REQUIRED TASK ▸ Every line below should be repeated exactly.

====== EXERCISE MATERIALS

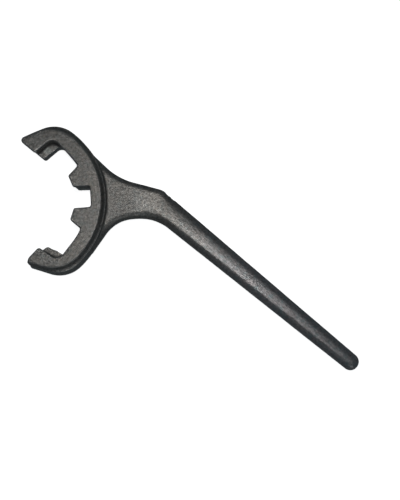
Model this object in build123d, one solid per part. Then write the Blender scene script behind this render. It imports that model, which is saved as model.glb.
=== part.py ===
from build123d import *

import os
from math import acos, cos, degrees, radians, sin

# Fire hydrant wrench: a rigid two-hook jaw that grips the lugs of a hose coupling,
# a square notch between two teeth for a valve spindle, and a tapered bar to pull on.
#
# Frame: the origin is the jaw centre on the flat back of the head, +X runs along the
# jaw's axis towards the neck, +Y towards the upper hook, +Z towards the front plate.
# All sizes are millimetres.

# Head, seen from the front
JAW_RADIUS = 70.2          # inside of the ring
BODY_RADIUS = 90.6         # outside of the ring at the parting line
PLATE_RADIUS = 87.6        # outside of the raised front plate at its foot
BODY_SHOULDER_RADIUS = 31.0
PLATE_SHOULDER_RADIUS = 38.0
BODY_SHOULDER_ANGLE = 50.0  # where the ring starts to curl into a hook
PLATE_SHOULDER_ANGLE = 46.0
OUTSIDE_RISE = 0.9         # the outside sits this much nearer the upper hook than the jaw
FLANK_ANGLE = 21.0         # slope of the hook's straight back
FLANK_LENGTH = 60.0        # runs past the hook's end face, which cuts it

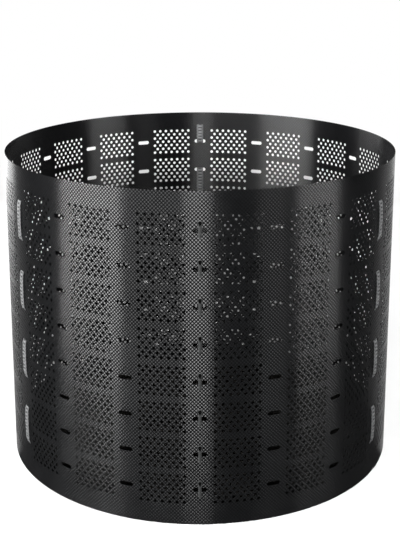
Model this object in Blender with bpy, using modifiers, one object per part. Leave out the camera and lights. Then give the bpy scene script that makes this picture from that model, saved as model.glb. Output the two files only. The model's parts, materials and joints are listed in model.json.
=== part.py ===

============

FINISHED EXERCISE ▸
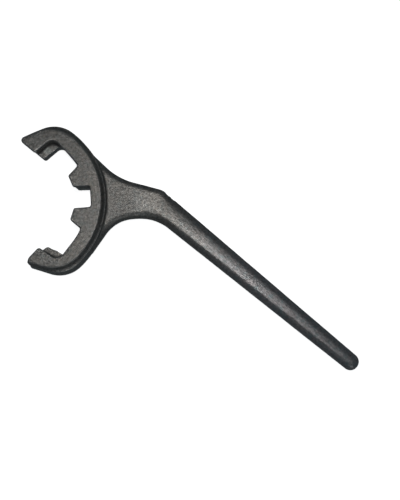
Model this object in build123d, one solid per part. Then write the Blender scene script behind this render. It imports that model, which is saved as model.glb.
=== part.py ===
from build123d import *

import os
from math import acos, cos, degrees, radians, sin

# Fire hydrant wrench: a rigid two-hook jaw that grips the lugs of a hose coupling,
# a square notch between two teeth for a valve spindle, and a tapered bar to pull on.
#
# Frame: the origin is the jaw centre on the flat back of the head, +X runs along the
# jaw's axis towards the neck, +Y towards the upper hook, +Z towards the front plate.
# All sizes are millimetres.

# Head, seen from the front
JAW_RADIUS = 70.2          # inside of the ring
BODY_RADIUS = 90.6         # outside of the ring at the parting line
PLATE_RADIUS = 87.6        # outside of the raised front plate at its foot
BODY_SHOULDER_RADIUS = 31.0
PLATE_SHOULDER_RADIUS = 38.0
BODY_SHOULDER_ANGLE = 50.0  # where the ring starts to curl into a hook
PLATE_SHOULDER_ANGLE = 46.0
OUTSIDE_RISE = 0.9         # the outside sits this much nearer the upper hook than the jaw
FLANK_ANGLE = 21.0         # slope of the hook's straight back
FLANK_LENGTH = 60.0        # runs past the hook's end face, which cuts it

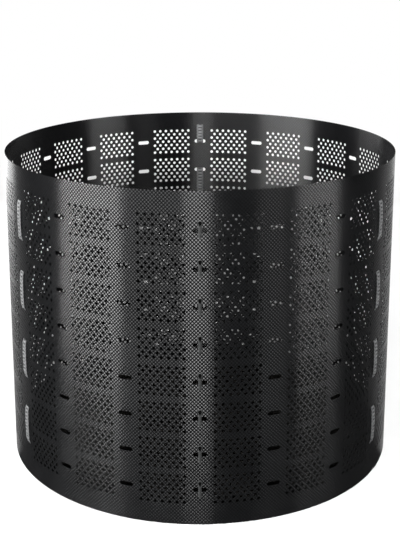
Model this object in Blender with bpy, using modifiers, one object per part. Leave out the camera and lights. Then give the bpy scene script that makes this picture from that model, saved as model.glb. Output the two files only. The model's parts, materials and joints are listed in model.json.
=== part.py ===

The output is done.